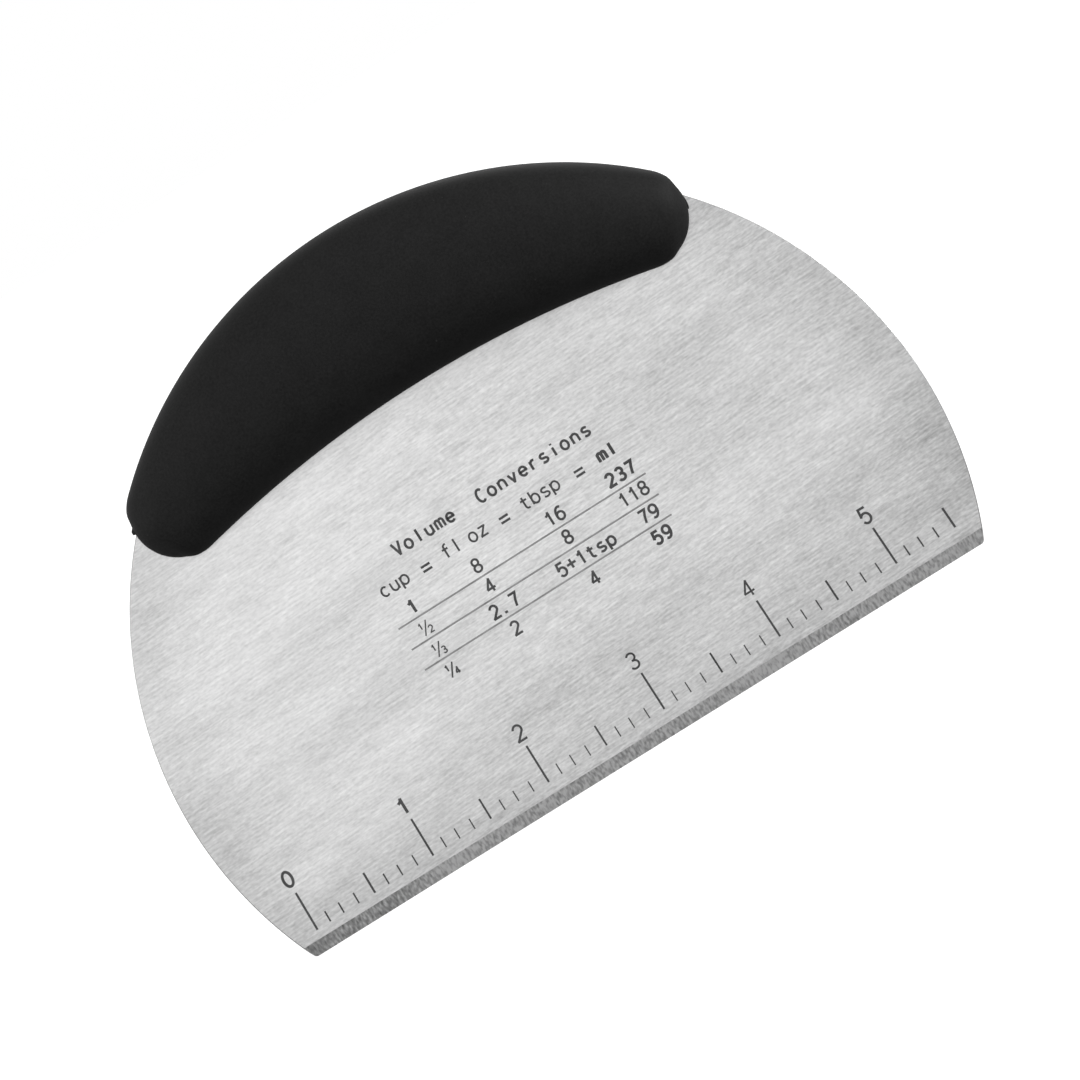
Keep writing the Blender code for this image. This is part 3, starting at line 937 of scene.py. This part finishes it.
def gradient(tree, value, stops):
    """Brightness that changes smoothly between stops, as a value goes from -1 to 1."""
    share = tree.nodes.new("ShaderNodeMapRange")
    share.inputs["From Min"].default_value = -1.0
    ramp = tree.nodes.new("ShaderNodeValToRGB")
    ramp.color_ramp.interpolation = "EASE"
    for i, (place, light) in enumerate(stops):
        stop = ramp.color_ramp.elements[i] if i < 2 else ramp.color_ramp.elements.new(place)
        stop.position = place
        stop.color = (light, light, light, 1.0)
    tree.links.new(value, share.inputs["Value"])
    tree.links.new(share.outputs["Result"], ramp.inputs["Fac"])
    return ramp.outputs["Color"]


def make_world():
    """Lights the object by its surroundings. The camera itself sees plain white around it."""
    world = bpy.data.worlds.new("studio")
    world.use_nodes = True
    tree = world.node_tree
    direction = tree.nodes.new("ShaderNodeTexCoord")
    parts = tree.nodes.new("ShaderNodeSeparateXYZ")
    front = tree.nodes.new("ShaderNodeMath")
    both = tree.nodes.new("ShaderNodeVectorMath")
    shade = tree.nodes.new("ShaderNodeVectorMath")
    path = tree.nodes.new("ShaderNodeLightPath")
    mix = tree.nodes.new("ShaderNodeMix")
    front.operation = "MULTIPLY_ADD"
    front.inputs[1].default_value = -FRONT_GAIN
    front.inputs[2].default_value = 1.0
    both.operation = "MULTIPLY"
    shade.operation = "SCALE"
    mix.data_type = "RGBA"
    mix.inputs["B"].default_value = WHITE
    tree.links.new(direction.outputs["Generated"], parts.inputs["Vector"])
    tree.links.new(parts.outputs["Y"], front.inputs[0])
    tree.links.new(gradient(tree, parts.outputs["Z"], SURROUND), both.inputs[0])
    tree.links.new(gradient(tree, parts.outputs["X"], SIDEWAYS), both.inputs[1])
    tree.links.new(both.outputs["Vector"], shade.inputs[0])
    tree.links.new(front.outputs["Value"], shade.inputs["Scale"])
    tree.links.new(path.outputs["Is Camera Ray"], mix.inputs["Factor"])
    tree.links.new(shade.outputs["Vector"], mix.inputs["A"])
    tree.links.new(mix.outputs["Result"], tree.nodes["Background"].inputs["Color"])
    bpy.context.scene.world = world


def make_floor():
    bm = bmesh.new()
    bmesh.ops.create_grid(bm, x_segments=1, y_segments=1, size=FLOOR_SIZE / 2)
    mesh = bpy.data.meshes.new("floor")
    bm.to_mesh(mesh)
    bm.free()
    n = Nodes("white floor")
    n.set(Base_Color=(0.95, 0.95, 0.95, 1.0), Roughness=0.9, Specular_IOR_Level=0.1)
    n.set(Emission_Color=WHITE, Emission_Strength=FLOOR_GLOW)
    mesh.materials.append(n.material)
    floor = bpy.data.objects.new("floor", mesh)
    bpy.context.scene.collection.objects.link(floor)
    # The metal mirrors the darker surroundings below it, not the floor.
    floor.visible_diffuse = False
    floor.visible_glossy = False


def add_softbox(name, place, size, power):
    data = bpy.data.lights.new(name, "AREA")
    data.shape = "RECTANGLE"
    data.size, data.size_y = size
    data.energy = power
    lamp = bpy.data.objects.new(name, data)
    bpy.context.scene.collection.objects.link(lamp)
    lamp.location = place
    lamp.rotation_euler = (SOFTBOX_AIM - Vector(place)).to_track_quat("-Z", "Y").to_euler()


def make_camera():
    data = bpy.data.cameras.new("camera")
    data.lens = CAMERA_LENS
    data.clip_start = 0.01
    camera = bpy.data.objects.new("camera", data)
    bpy.context.scene.collection.objects.link(camera)
    flat = math.cos(CAMERA_ELEVATION)
    back = Vector((
        math.sin(CAMERA_AZIMUTH) * flat,
        -math.cos(CAMERA_AZIMUTH) * flat,
        math.sin(CAMERA_ELEVATION),
    ))
    camera.location = CAMERA_AIM + CAMERA_DISTANCE * back
    level = (-back).to_track_quat("-Z", "Y").to_matrix()
    camera.rotation_euler = (level @ Matrix.Rotation(-CAMERA_ROLL, 3, "Z")).to_euler()
    bpy.context.scene.camera = camera


def make_studio():
    make_world()
    make_floor()
    make_camera()
    bpy.context.scene.view_settings.view_transform = "Standard"
    for softbox in SOFTBOXES:
        add_softbox(*softbox)


# ---------------------------------------------------------------- the object

make_studio()
make_blade(brushed_steel(), sheared_steel(), ground_steel())
oxide = etched_oxide("etched oxide", OXIDE)
make_ruler(oxide)
make_table(oxide, etched_oxide("faint oxide", FAINT_OXIDE))
make_grip(soft_rubber())
finish_hidden_nodes()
━━━━━━━━━━━━━━━━━━━━
Which lines contain "scene"? Copy each of them.

Keep writing the Blender code for this image. This is part 3, starting at line 937 of scene.py. This part finishes it.
    bpy.context.scene.world = world
    bpy.context.scene.collection.objects.link(floor)
    bpy.context.scene.collection.objects.link(lamp)
    bpy.context.scene.collection.objects.link(camera)
    bpy.context.scene.camera = camera
    bpy.context.scene.view_settings.view_transform = "Standard"